Lessons From A Former Coal Capital

Jan 31, 2020

The coal capital of the U.S. is taking a harder look at diversifying its economy. The city of Gillette and Campbell County are being forced to adjust to a world with less demand for its resource. But a former coal capital could help provide wisdom.

In the early 20th century, Rock Springs was a critical provider of coal for the railroad company Union Pacific. The power-producing resource brought the town's population from 40 people to over 10,000.

"Everybody was working. The mines were running full blast," said Jay Lyon, who grew up there during the good times.

Downtown Rock Springs with the famous coal sign in the 1930s.
Credit Courtesy the Sweetwater County Historical Museum

He said most of the locals were immigrants from all over the world who came there for the job. Lyon remembers a bustling community, big celebratory wine festivals and folks cooking out on their lawns. But by the 1950s, Union Pacific began to switch from coal to diesel.

"They were using less and less coal. And so [coal workers] were only working sometimes one day a week, sometimes three days a week," said Lyon. "It's hard to get by on that amount of money."

Soon enough, the mines closed and employment dropped off. Lyon said it was brutal for a lot of families who had nowhere else to go. The federal government had to provide food. He remembers kids in his class going hungry.

"There was an expression then, 'You could shoot a cannon down Broadway or the Main Street in Rock Springs and not hit anybody,'" he said.

And soon, Sweetwater County was littered with ghost towns.

Mark Haggerty with the research group Headwaters Economics said one-industry towns are inherently vulnerable.

"The real effort that needs to take place is trying to diversify and reach out and branch out into new sectors, into new ideas that will sustain the community going forward," he said.

Diversification is far from a new concept in Wyoming, but it's easier said than done. Haggerty explained it's especially tough in Wyoming, where the state relies on taxes derived from minerals like coal.

He said most of the successful rural transitions happen when big towns become more like a small city: they have the major assets that attract people to the community and are close to metropolitan areas or recreational opportunities.

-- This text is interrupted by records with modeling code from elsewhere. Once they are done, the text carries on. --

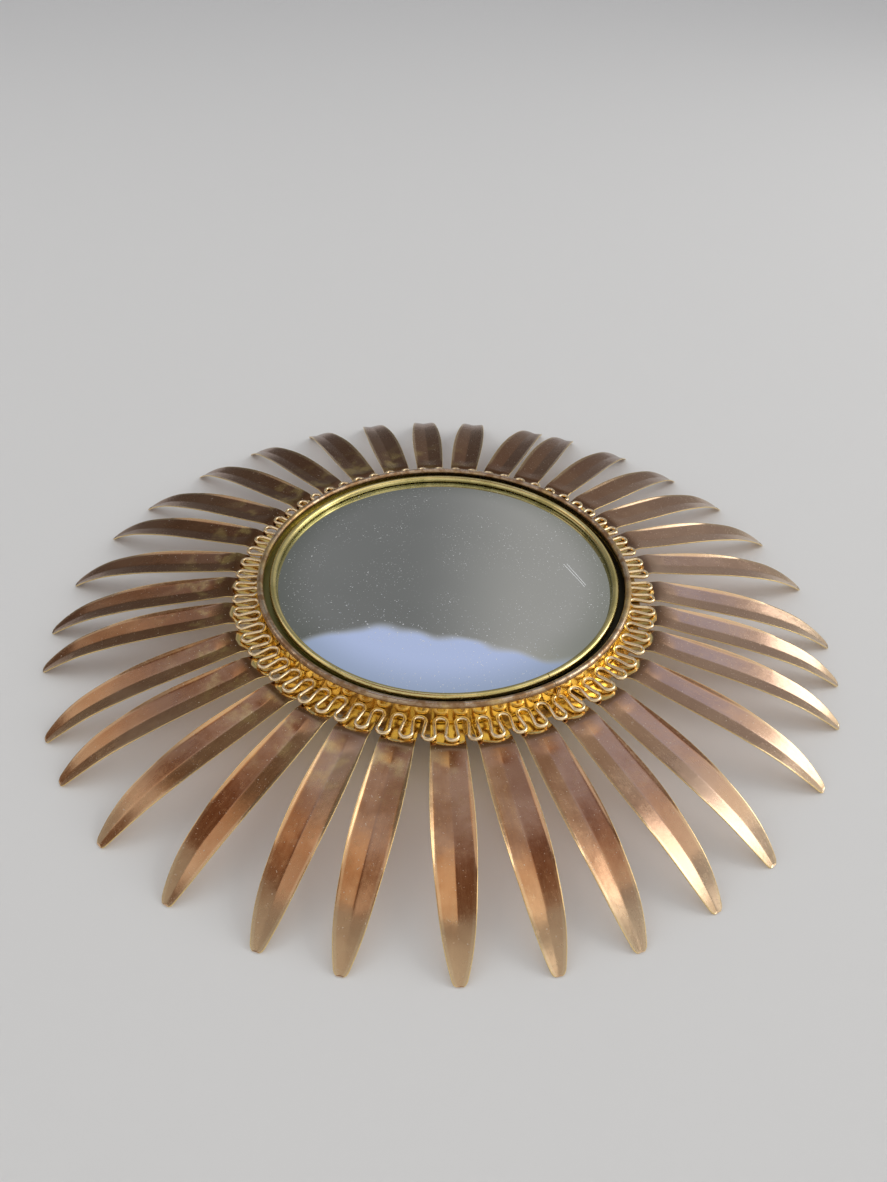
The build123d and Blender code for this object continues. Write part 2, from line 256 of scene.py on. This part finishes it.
# Mirror glass: 3 mm glass, slumped to a dome and silvered behind. It reflects as a true
# sphere about dome_centre. Dust and two short scratches lie on it, and the silver greys a
# little towards the rim. A scratch: middle across and up, turn in degrees, length.
glass_radius = 0.1154
glass_dome = 0.0100
glass_front = cad_box[0][1]
dome_radius = (glass_radius ** 2 + glass_dome ** 2) / (2 * glass_dome)
dome_centre = (0, glass_front + dome_radius, 0)
glass_grey = (0.72, 0.74, 0.74)
glass_rim = (0.50, 0.53, 0.50)
scratches = [(0.0872, -0.0012, -60, 0.026), (0.0888, 0.0, -61, 0.024)]
scratch_width = (0.00032, 0.00014)
scratch_sway = 0.0006
scratch_taper = 0.001
dust_white = (0.90, 0.91, 0.90)
greyed_from = (0.085, 0.116)

finish = Finish(bpy.data.materials.new("silvered_glass"))
at = finish.place()
x, _, z = finish.axes(at)
radius = (x * x + z * z) ** 0.5
dust = finish.step(finish.noise(at, 950.0, 1.0), 0.70, 0.73)
dust = dust * finish.step(finish.noise(at, 22.0, 3.0), 0.38, 0.56)
haze = finish.step(finish.noise(at, 9.0, 4.0), 0.40, 0.75)
mark = 0.0
for across, up, turn, length in scratches:
    cos_turn = math.cos(math.radians(turn))
    sin_turn = math.sin(math.radians(turn))
    along = (x - across) * cos_turn + (z - up) * sin_turn
    aside = (x - across) * -sin_turn + (z - up) * cos_turn
    aside = aside + (finish.noise(at, 500.0, 2.0) - 0.5) * scratch_sway
    line = finish.step(abs(aside), *scratch_width)
    mark = line * finish.step(abs(along), length / 2, length / 2 - scratch_taper) + mark
cover = finish.node("ShaderNodeMath", {"operation": "MAXIMUM"}, {0: dust * 0.8, 1: mark})
tint = finish.mix(finish.step(radius, *greyed_from), glass_grey, glass_rim)
tint = finish.mix(cover, tint, dust_white)
bulge = finish.node("ShaderNodeVectorMath", {"operation": "SUBTRACT"}, {0: at, 1: dome_centre})
dress(finish.surface(
    Base_Color=tint,
    Metallic=1 - cover,
    Roughness=0.015 + haze * 0.03 + cover * 0.5,
    Normal=finish.node("ShaderNodeVectorMath", {"operation": "NORMALIZE"}, {0: bulge}),
), "mirror_glass")


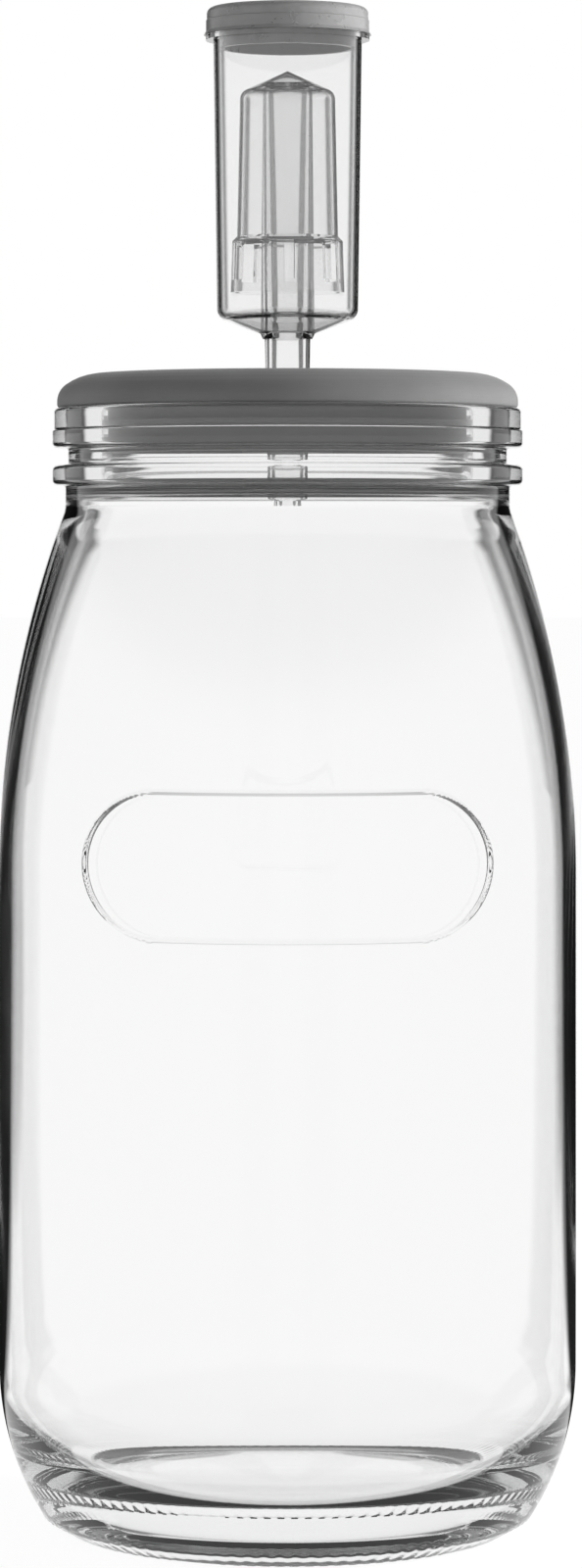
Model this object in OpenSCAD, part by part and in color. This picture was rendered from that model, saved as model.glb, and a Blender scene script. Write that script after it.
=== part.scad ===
// Fermentation jar with a three-piece airlock, in millimetres.
// +Z is up and the origin is the middle of the ring that the jar stands on.
// The bare label place faces -Y. There are five loose pieces: the glass jar, the
// silicone lid that plugs its mouth, and the airlock's body, float and cap.

/* [Glass jar] */
// Outside diameter of the body
jar_d = 140; // [128:1:170]
// Height of the glass, from the standing ring to the rim
jar_h = 271; // [240:1:320]
// Wall of the straight body
jar_wall = 3; // [2:0.25:5]
// Outside diameter of the flat ring that the jar stands on
foot_ring_d = 108; // [102:1:112]
// Diameter of the foot, where its bevel meets the heel
foot_d = 118.8; // [114:0.2:122]
// Height of the foot's bevel
foot_bevel_h = 3.1; // [2:0.1:5]
// Height at which the heel's curve runs into the straight wall
heel_h = 39.6; // [30:0.2:50]
// Height of the lowest place inside
inside_floor_z = 6.5; // [5:0.25:10]
// Radius of the inside of the heel
heel_inner_r = 30; // [20:1:40]
// Diameter of the hollow under the floor
punt_d = 98; // [80:1:98]
// Depth of the hollow under the floor
punt_depth = 3; // [1:0.25:4]
// How far the floor inside rises over that hollow
floor_rise = 2; // [0.5:0.25:3]
// Height of the shoulder's curve
shoulder_h = 88.5; // [60:0.5:110]
// How much lower the curve ends on the inside, which thickens the shoulder
shoulder_drop = 5.5; // [2:0.5:10]

/* [Neck and rings] */
// Outside diameter of the neck under the rings
neck_d = 107.6; // [104:0.2:110]
// Wall of the neck
neck_wall = 3.3; // [2.5:0.1:4.5]
// Clear height of the neck between the shoulder and the lowest ring
neck_h = 5.8; // [3:0.2:12]
// Height of the slope that leads the neck's inside in to the mouth
mouth_slope_h = 5.5; // [3:0.5:8]
// Diameter of the mouth
mouth_d = 90; // [80:0.5:95]
// Diameter of the top ring
top_ring_d = 113; // [111:0.2:116]
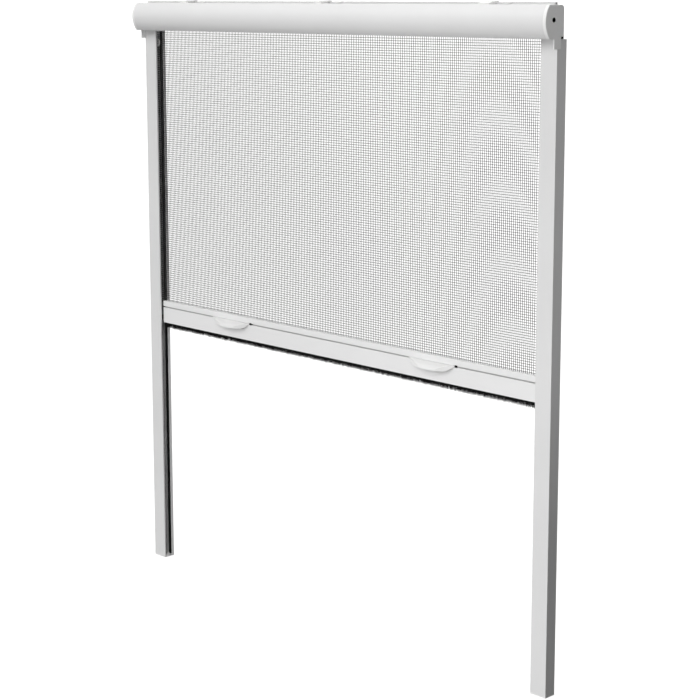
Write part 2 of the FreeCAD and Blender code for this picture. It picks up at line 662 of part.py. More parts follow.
def make_bar_brush():
    """The brush strip under the bar: backing in the groove, pile down to the sill."""
    lip = "bar_groove_lip"
    back_low = add(lip, "strip_play")
    back_high = "bar_groove_lip + bar_groove_depth"
    half = [
        ("bar_groove_width / 2 - strip_play", back_high),
        ("bar_groove_width / 2 - strip_play", back_low),
        ("bar_groove_mouth / 2 - 2 * strip_play", back_low),
        ("bar_groove_mouth / 2 - 2 * strip_play", "0"),
        ("bar_pile_spread / 2", "-bar_pile"),
    ]
    middle = "bar_depth / 2"
    front = [(bar_y(less(middle, y)), bar_z(z)) for y, z in half]
    rear = [(bar_y(add(middle, y)), bar_z(z)) for y, z in reversed(half)]
    body = new_body("bar_brush")
    full_width_pad(body, PROFILE_END, front + rear)
    return body


def make_bar_slider(name, side):
    """The bar's end piece: plug in the bar, end plate, and tongue in the rail."""
    body = new_body(f"bar_slider_{name}")
    plate = box_loop(bar_y("0"), bar_y("bar_depth"), bar_z("0"), bar_z("bar_height"))
    across_pad(body, side, PROFILE_END, BAR_END, plate)
    inner = "bar_wall + plug_play"
    plug_low = add("bar_groove_lip", "bar_groove_depth", inner)
    plug_high = "grip_slot_height - grip_slot_room / 2 - bar_wall - plug_play"
    plug = box_loop(bar_y(inner), bar_y(less("bar_depth", inner)),
                    bar_z(plug_low), bar_z(plug_high))
    across_pad(body, side, less(PROFILE_END, "slider_plug"), PROFILE_END, plug)
    tongue = box_loop(
        bar_y("slider_setback"), bar_y("slider_setback + slider_tongue_thick"),
        bar_z("slider_tongue_rise"), bar_z("slider_tongue_rise + slider_tongue_height"),
    )
    across_pad(body, side, BAR_END, add(MOUTH, "slider_tongue - bar_end_gap"), tongue)
    notch = new_sketch(body, "YZ_Plane", span(side, PROFILE_END, BAR_END)[0])
    draw_loop(notch, box_loop(
        less("-mesh_plane", "keder_mouth / 2"), add("-mesh_plane", "keder_mouth / 2"),
        bar_z("bar_height - bar_wall - keder_room"), bar_z("bar_height + bar_wall"),
    ))
    pocket(body, notch, "slider_plate")
    return body


def make_keder():
    """The round strip along the mesh's lower edge, held in the bar's channel."""
    body = new_body("mesh_edge_strip")
    middle = bar_z("bar_height - bar_wall - keder_room")
    start = f"-({PROFILE_END})"
    sketch = new_sketch(body, "YZ_Plane", start)
    draw_circle(sketch, "-mesh_plane", middle, "keder_radius")
    pad(body, sketch, f"2 * ({PROFILE_END})")
    return body


def make_vault(body, middle, low, high):
    """Hollows the hood of a grip out, highest and deepest in the middle."""
    sections = []
    for place, share in ((less(middle, "grip_vault"), 2), (middle, 1), (add(middle, "grip_vault"), 2)):
        section = new_sketch(body, "YZ_Plane", place)
        roof = less(high, f"grip_roof * (1 + {share}) / 2")
        draw_loop(section, [
            (BAR_FRONT, low), (BAR_FRONT, roof), (less(BAR_FRONT, f"grip_ridge / {share}"), roof),
            (less(BAR_FRONT, f"(grip_reach - grip_wall) / {share}"), low),
        ])
        sections.append(section)
    vault = body.newObject("PartDesign::SubtractiveLoft", body.Name + "Vault")
    vault.Profile = sections[0]
    vault.Sections = sections[1:]
    body.Tip = vault
    doc.recompute()


def make_grip(name, middle):
    """A hooded grip: it clips into the bar's slot, and the fingers pull it from underneath."""
    body = new_body(f"grip_{name}")
    low, high = bar_z("grip_rise"), bar_z("grip_rise + grip_height")
    root = BAR_FRONT
    front = less(root, "grip_reach")
    left, right = less(middle, "grip_length / 2"), add(middle, "grip_length / 2")
    upright_pad(body, low, high, [(left, root, (middle, front)), (right, root)])
    below = less(low, "grip_wall")
    tip = less(high, "grip_tip_height")
    shoulder = add(low, "grip_shoulder_rise")
    bend = add(low, "grip_height / 2")
    belly = new_sketch(body, "XZ_Plane", less("0", root))
    draw_loop(belly, [
        (left, below), (left, tip, (add(left, "grip_shoulder * 2 / 5"), bend)),
        (add(left, "grip_shoulder"), shoulder, (middle, low)),
        (less(right, "grip_shoulder"), shoulder, (less(right, "grip_shoulder * 2 / 5"), bend)),
        (right, tip), (right, below),
    ])
    pocket(body, belly, "grip_reach")
    brow = new_sketch(body, "YZ_Plane", left)
    ridge, ridge_top = less(root, "grip_ridge"), less(high, "grip_ridge_drop")
    swell = less(root, "grip_reach * 7 / 10")
    draw_loop(brow, [
        (root, high), (ridge, ridge_top, (swell, less(high, "grip_brow * 12 / 25"))),
        (front, less(high, "grip_brow")), (front, add(high, "grip_wall")),
        (root, add(high, "grip_wall")),
    ])
    pocket(body, brow, "grip_length")
    make_vault(body, middle, below, high)
    foot_start = less(middle, "grip_foot / 2")
    slot = bar_z("grip_slot_height")
    neck = box_loop(
        root, bar_y("bar_wall + 2 * grip_play"),
        less(slot, "grip_slot_mouth / 2", "-grip_play"),
        add(slot, "grip_slot_mouth / 2", "-grip_play"),
    )
    head = box_loop(
        bar_y("bar_wall + grip_play"), bar_y("bar_wall + grip_slot_depth - grip_play"),
        less(slot, "grip_slot_room / 2", "-grip_play"),
        add(slot, "grip_slot_room / 2", "-grip_play"),
    )
    for loop in (neck, head):
        sketch = new_sketch(body, "YZ_Plane", foot_start)
        draw_loop(sketch, loop)
        pad(body, sketch, "grip_foot")
    return body


def make_top_strip():
    """The channel along the cassette's top that the spring clips sit on."""
    front, back = "-strip_front", "-strip_front + strip_depth"
    top = add(CASSETTE_TOP, "strip_height")
    under = less(top, "strip_wall")
    inner_front, inner_back = add(front, "strip_wall"), less(back, "strip_wall")
    body = new_body("top_strip")
    full_width_pad(body, less(HALF, "strip_end"), [
        (front, CASSETTE_TOP), (front, top), (back, top), (back, CASSETTE_TOP),
        (inner_back, CASSETTE_TOP), (inner_back, under), (inner_front, under),
        (inner_front, CASSETTE_TOP),
    ])
    return body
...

"For those places that don't have those other assets - an airport, a university or a national park - we really don't have a lot of lessons for them because there have not been a lot of successful transitions," said Haggerty.

Rock Springs actually did avoid becoming a ghost-town, though not through diversification in the traditional sense. Many coal miners went on to work in trona, the gritty component of toothpaste and baking soda, which happened to be in the region. Oil and gas then became very profitable, too, which all led to a huge growth in population, development of a college, restaurants, and other businesses.

"If we wouldn't have been located in an area that was blessed with such a vast amount of marketable resources, it would be a different story for sure," said Tim Kaumo, the current mayor of Rock Springs.

Rusty Bell
Credit Campbell County Website

He said good paying jobs did a lot for the community. But it hasn't escaped them from the boom-bust economy quite yet. Kaumo said the town is looking into diversification itself because of the early closure of its coal plant.

That takes us to Gillette. Like Rock Springs once did, the area is pushing hard to figure out a path forward while continuing to lean on natural resources like coal and natural gas. Employment in coal mining has dropped by a fifth since 2013, according to the U.S. Bureau of Labor Statistics. Next year, coal production is expected to drop to 25 percent of 2018 levels.

Campbell County Commissioner Rusty Bell said while it's necessary to diversify the local economy, it's not easy.

"Because we didn't start this, or an industry didn't start this, honestly, 20 to 25 years ago, thinking about, 'Hey, what else can we do with this besides just ship it out of here and burn it?'"

Bell said there are many projects in the works to look into new ways to use that coal. That ideally will create an innovation hub that will attract new businesses and be part of the solution.

But in the meantime, Bell said Wyoming needs to take a look at reforming its tax structure because the reliance on fossil fuels makes it hard for towns like Gillette or Rock Springs to just diversify.

"I think it's pressing because Wyoming's tax structure is set up that if we're not taking minerals out of the ground, Wyoming state tax structure fails," Bell said

Like the coal capital before it though that faced a tough road and thrived, Bell said he's confident Gillette can do the same.